**Exercise details**:
Retype the material below. Keep every word exactly as it is.

**Supplied material**:
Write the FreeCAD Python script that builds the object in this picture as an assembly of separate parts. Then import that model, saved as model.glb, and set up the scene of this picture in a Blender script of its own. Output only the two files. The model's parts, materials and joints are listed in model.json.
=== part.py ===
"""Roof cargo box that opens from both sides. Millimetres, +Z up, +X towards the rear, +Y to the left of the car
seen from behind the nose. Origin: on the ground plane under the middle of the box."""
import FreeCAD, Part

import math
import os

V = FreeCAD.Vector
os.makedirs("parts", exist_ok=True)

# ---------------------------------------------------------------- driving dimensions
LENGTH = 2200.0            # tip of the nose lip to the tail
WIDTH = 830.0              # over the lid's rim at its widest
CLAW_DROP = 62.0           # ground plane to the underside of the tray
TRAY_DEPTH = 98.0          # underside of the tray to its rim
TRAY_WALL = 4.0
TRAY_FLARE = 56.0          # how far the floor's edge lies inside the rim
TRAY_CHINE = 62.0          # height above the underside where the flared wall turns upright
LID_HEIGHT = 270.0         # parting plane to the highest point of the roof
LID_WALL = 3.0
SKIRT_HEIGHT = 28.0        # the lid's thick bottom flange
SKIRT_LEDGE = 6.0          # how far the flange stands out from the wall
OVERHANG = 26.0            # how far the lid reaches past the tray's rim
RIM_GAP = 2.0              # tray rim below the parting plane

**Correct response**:
Write the FreeCAD Python script that builds the object in this picture as an assembly of separate parts. Then import that model, saved as model.glb, and set up the scene of this picture in a Blender script of its own. Output only the two files. The model's parts, materials and joints are listed in model.json.
=== part.py ===
"""Roof cargo box that opens from both sides. Millimetres, +Z up, +X towards the rear, +Y to the left of the car
seen from behind the nose. Origin: on the ground plane under the middle of the box."""
import FreeCAD, Part

import math
import os

V = FreeCAD.Vector
os.makedirs("parts", exist_ok=True)

# ---------------------------------------------------------------- driving dimensions
LENGTH = 2200.0            # tip of the nose lip to the tail
WIDTH = 830.0              # over the lid's rim at its widest
CLAW_DROP = 62.0           # ground plane to the underside of the tray
TRAY_DEPTH = 98.0          # underside of the tray to its rim
TRAY_WALL = 4.0
TRAY_FLARE = 56.0          # how far the floor's edge lies inside the rim
TRAY_CHINE = 62.0          # height above the underside where the flared wall turns upright
LID_HEIGHT = 270.0         # parting plane to the highest point of the roof
LID_WALL = 3.0
SKIRT_HEIGHT = 28.0        # the lid's thick bottom flange
SKIRT_LEDGE = 6.0          # how far the flange stands out from the wall
OVERHANG = 26.0            # how far the lid reaches past the tray's rim
RIM_GAP = 2.0              # tray rim below the parting plane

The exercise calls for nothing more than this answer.